— start RECORDS SHOWN —

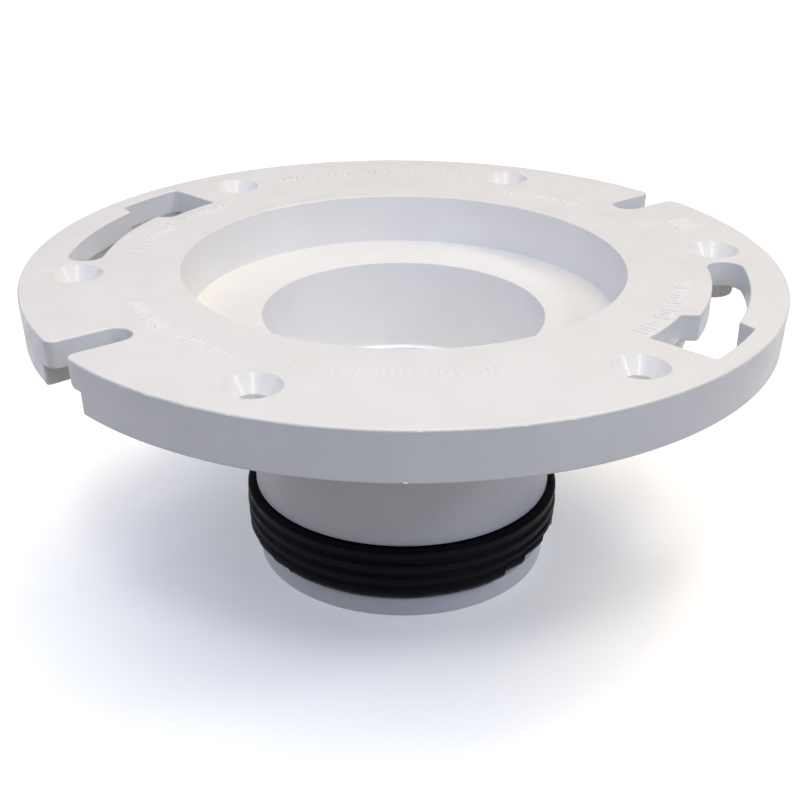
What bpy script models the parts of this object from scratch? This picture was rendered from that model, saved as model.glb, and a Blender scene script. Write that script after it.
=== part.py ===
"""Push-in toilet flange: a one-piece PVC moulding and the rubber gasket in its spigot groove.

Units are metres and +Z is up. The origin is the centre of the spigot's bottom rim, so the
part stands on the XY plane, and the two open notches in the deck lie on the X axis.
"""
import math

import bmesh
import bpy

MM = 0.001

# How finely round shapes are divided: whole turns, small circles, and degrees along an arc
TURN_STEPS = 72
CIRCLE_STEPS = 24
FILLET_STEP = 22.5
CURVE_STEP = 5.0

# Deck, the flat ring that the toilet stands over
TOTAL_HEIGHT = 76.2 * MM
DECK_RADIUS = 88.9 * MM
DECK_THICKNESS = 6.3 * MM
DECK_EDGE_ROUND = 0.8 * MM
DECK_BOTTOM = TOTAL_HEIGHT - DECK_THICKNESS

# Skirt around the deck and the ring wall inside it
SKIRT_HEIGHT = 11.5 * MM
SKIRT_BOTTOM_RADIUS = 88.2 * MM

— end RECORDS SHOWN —
— start RECORDS SHOWN —

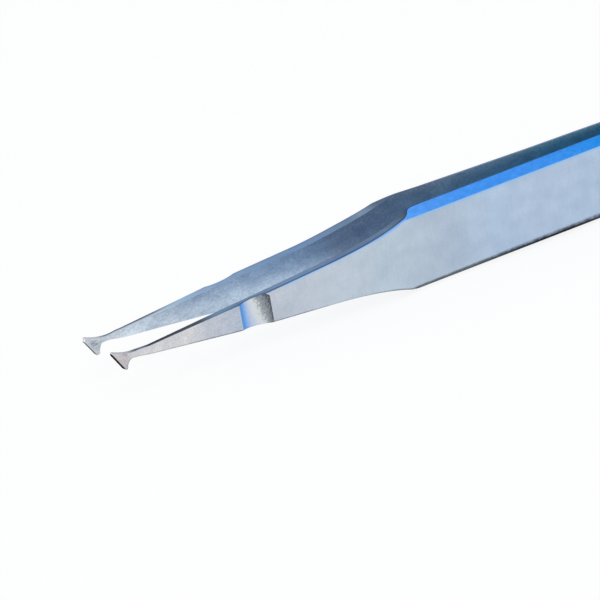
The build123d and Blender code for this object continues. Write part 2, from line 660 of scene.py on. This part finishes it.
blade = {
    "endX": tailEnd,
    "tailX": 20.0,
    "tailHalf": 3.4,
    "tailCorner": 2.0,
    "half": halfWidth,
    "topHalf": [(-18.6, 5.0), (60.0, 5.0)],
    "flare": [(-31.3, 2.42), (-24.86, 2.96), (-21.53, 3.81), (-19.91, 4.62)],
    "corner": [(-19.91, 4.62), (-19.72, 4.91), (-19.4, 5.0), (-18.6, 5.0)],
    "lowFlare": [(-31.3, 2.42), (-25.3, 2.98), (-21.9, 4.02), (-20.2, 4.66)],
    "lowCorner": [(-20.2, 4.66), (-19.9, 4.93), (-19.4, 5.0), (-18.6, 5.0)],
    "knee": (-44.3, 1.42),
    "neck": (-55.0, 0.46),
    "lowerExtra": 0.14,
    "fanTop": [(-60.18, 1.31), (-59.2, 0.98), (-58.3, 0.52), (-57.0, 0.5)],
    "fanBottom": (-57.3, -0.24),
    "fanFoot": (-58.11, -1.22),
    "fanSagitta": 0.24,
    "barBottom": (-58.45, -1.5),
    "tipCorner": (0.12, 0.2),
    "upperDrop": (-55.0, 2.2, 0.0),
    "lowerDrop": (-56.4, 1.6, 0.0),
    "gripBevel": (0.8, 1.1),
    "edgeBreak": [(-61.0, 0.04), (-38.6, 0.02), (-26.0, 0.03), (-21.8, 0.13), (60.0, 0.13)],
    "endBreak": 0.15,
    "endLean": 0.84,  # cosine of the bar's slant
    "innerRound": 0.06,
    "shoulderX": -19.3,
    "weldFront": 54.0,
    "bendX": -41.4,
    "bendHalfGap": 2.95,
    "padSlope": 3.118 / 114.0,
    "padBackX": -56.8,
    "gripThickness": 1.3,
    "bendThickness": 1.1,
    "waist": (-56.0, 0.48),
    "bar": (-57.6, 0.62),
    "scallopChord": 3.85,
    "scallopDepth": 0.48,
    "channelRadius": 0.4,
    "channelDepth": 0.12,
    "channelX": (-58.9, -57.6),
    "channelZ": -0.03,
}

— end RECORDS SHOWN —

EXERCISE AIM:
Quote exactly the lines running from the line with "What bpy script" through the line with "SKIRT_BOTTOM_RADIUS = 88.2 * MM", both ends included, and nothing more.

WRITTEN SOLUTION:
What bpy script models the parts of this object from scratch? This picture was rendered from that model, saved as model.glb, and a Blender scene script. Write that script after it.
=== part.py ===
"""Push-in toilet flange: a one-piece PVC moulding and the rubber gasket in its spigot groove.

Units are metres and +Z is up. The origin is the centre of the spigot's bottom rim, so the
part stands on the XY plane, and the two open notches in the deck lie on the X axis.
"""
import math

import bmesh
import bpy

MM = 0.001

# How finely round shapes are divided: whole turns, small circles, and degrees along an arc
TURN_STEPS = 72
CIRCLE_STEPS = 24
FILLET_STEP = 22.5
CURVE_STEP = 5.0

# Deck, the flat ring that the toilet stands over
TOTAL_HEIGHT = 76.2 * MM
DECK_RADIUS = 88.9 * MM
DECK_THICKNESS = 6.3 * MM
DECK_EDGE_ROUND = 0.8 * MM
DECK_BOTTOM = TOTAL_HEIGHT - DECK_THICKNESS

# Skirt around the deck and the ring wall inside it
SKIRT_HEIGHT = 11.5 * MM
SKIRT_BOTTOM_RADIUS = 88.2 * MM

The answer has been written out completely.